Hubbard admits they pay attention to, and in some ways respond to, the current country climate — more so they create their own climate and their own standards. Their motto is "Better is better," and that's meant quick transitions to keep up with, or stay ahead of, the format.
Is this third album vindication?
Hubbard describes it as the next step in a well-thought-out plan. This — the music, the lifestyle, the family life and extensive line of music-related products — is exactly what they dreamed up when they first formed at Belmont University nearly a decade ago.
"We did see this. I think you have to dream big," Kelley says. "You have to envision this. You have to picture yourself on a stage and in an arena with screaming fans, packing out stadiums and a good band behind you. I think if you can envision that, you can make that happen."
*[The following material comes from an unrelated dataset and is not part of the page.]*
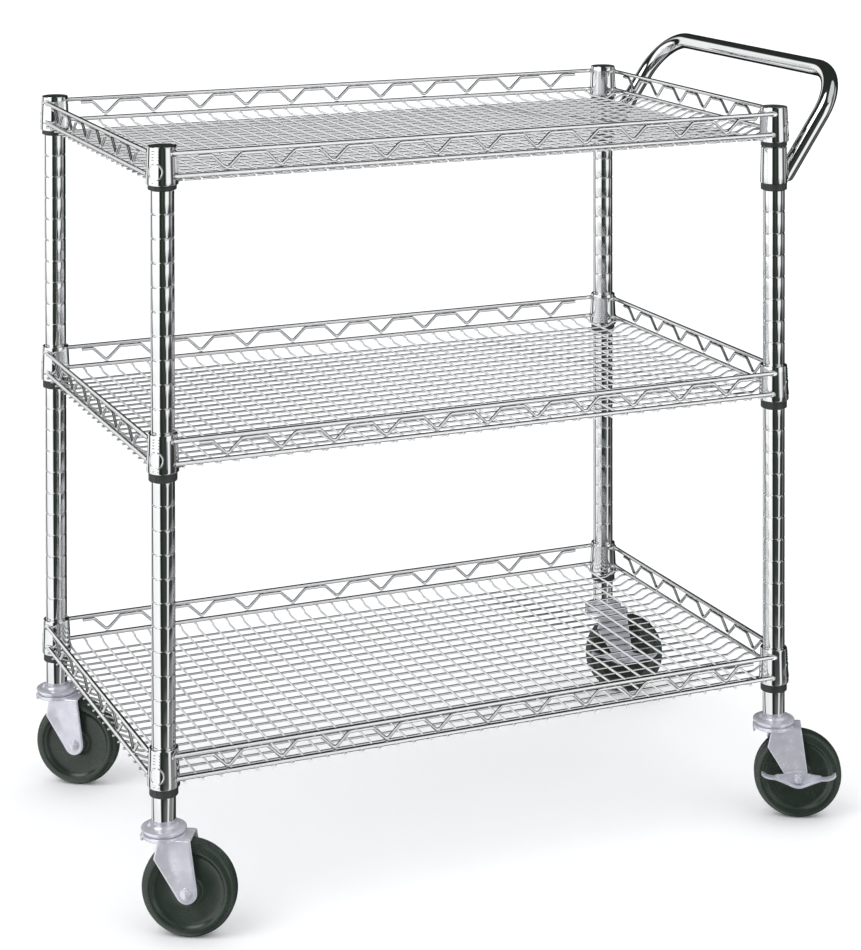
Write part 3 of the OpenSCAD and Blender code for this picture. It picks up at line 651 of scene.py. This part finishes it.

Van says he thinks the perception of who FGL are has started to change since "H.O.L.Y.," a trajectory not unlike Carrie Underwood's, who overcame reality-TV beginnings and awkward early live shows to become one of country's most universally beloved performers.
"They've always told me, ‘Hey, we're just here making the music that we feel is important and the music that we feel is what we want to do," Van says about how Florida Georgia Line handle criticism.
And though critics may keep predicting a crash, one has yet to come and isn't likely to anytime soon. Dig Your Roots went to No. 1 on the Top Albums chart, comfortably parked alongside contemporary heavyweights Jason Aldean, Keith Urban and, yes, Chris Stapleton.
"We've got the universe inside our pockets," Kelley says, referring to himself, Hubbard and all of us. "Man, all you got to do is dig your hand inside and see what's going on."